自己株式とは、企業が過去に発行した自社株式を自ら取得したものをいいます。
自社株といわれることもあります。

自己株式の取得は、企業が株主に金銭を渡すことから、株主還元の一形態です。
企業に株式を売らなかった株主は、金銭はもらえませんが、下記に述べるように1株当たり株主価値の上昇に伴う株価上昇により恩恵を受けることができます。

株式投資を行う上でのポイント

自己株式の取得

   ↓

市場で流通する株式の減少(供給の減少)

1株当たりの企業価値の増加

   ↓

株価の上昇につながる+税金もかからない。

 

自己株式取得の目的

自己株式の取得は様々な理由で行われるが、株式投資において特に重要なのは、余剰資金を株主に還元する目的で行われる自己株式取得です。

   ↓

過去に株主が払い込んでくれた資金の一部を株主に返還する

   ↓

純資産(株主の持分)のマイナス項目となる。

 

自己株式取得が株価に与える影響

具体例

発行済株式総数100株、当期純利益100円。
このとき、1株当たり利益は1円。

   ↓

自己株式を10株取得した。

これによって、流通している株式数が100株から90株に減少する。

   ↓

1株当たり利益は、 100円 ÷ 90株 = 1.11円 になる。

   ↓

自己株式の取得により、株主1人当たりの取り分が増加した。

   ↓

自己株式の取得は、株価を上昇させる効果がある。

 

自己株式取得は経営者からの無言のメッセージ

自己株式の取得は、「今の株価は安すぎる」という経営者からの無言のメッセージ

経営者の思考プロセス 
 「今、手元にある余剰資金は当面使う予定がない。
  そしていま、当社の株価は安すぎる水準にある。
  それならば、この余剰資金を使って自己株式を取得し、株価を上昇させたい。
  そのことで今の株主に恩返しをしたい。
  将来新たな資金が必要になったら、適正な株価水準で新株発行をすればよい。
  よし、自己株式の取得を行おう。」

 

自己株式の取得の形態

自己株式の取得については、特定の第三者から市場外で取得する場合と、不特定多数の投資家から市場で取得する場合があります。

 

自己株式の処分

自己株式を処分(第三者に売却)した場合は、逆に自己株式が減少するため、株主資本における自己株式の控除額が減少します。
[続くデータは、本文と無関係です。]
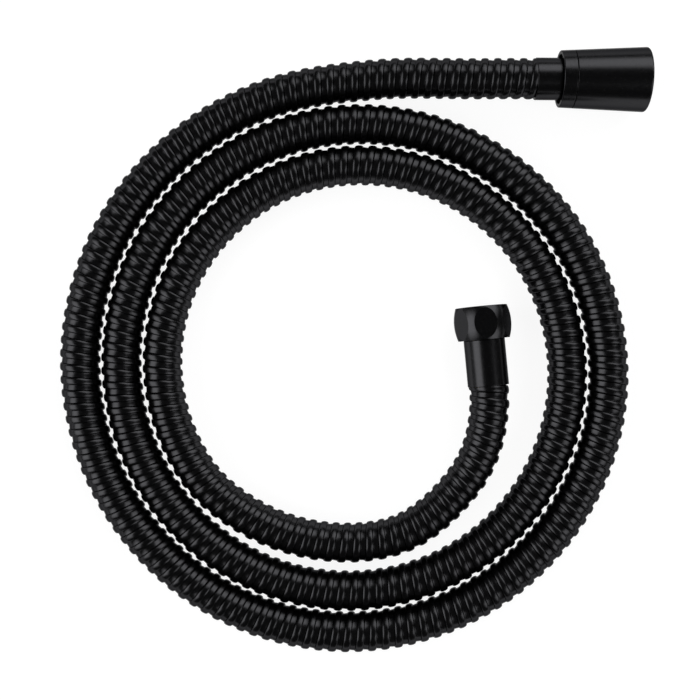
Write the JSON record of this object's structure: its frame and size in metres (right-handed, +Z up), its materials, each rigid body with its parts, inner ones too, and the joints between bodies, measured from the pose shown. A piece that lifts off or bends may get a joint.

すなわち、控除額が減少するため、結果として株主資本が増加することになります。

自己株式の処分についても、特定の第三者に市場外で売却する場合と、不特定多数の投資家に市場で売却する場合があります。

 

投資部門別売買動向の事業会社

毎週第4営業日(通常は木曜日)に東京証券取引所が投資部門別売買状況を発表しています。

そのなかに「事業法人」による売買状況が記載されています。これは事業法人(通常の企業)が株式を売買した金額なのですが、この多くは自己株式の取得であると考えられます。

株式の持ち合いが少なくなった現在において、事業法人が株式を売買するのは、自社株買いの場合が多くなっています。

 

キヤノンの自社株買い

キヤノン【7751】は株価急落時に数百億円単位で迅速に自社株買いを行っています。

これにより既存株主に株価下落による与える損害を緩和すると同時に、株価を維持することで将来的にファイナンスを実施する選択肢を残すことを意図していると考えられます。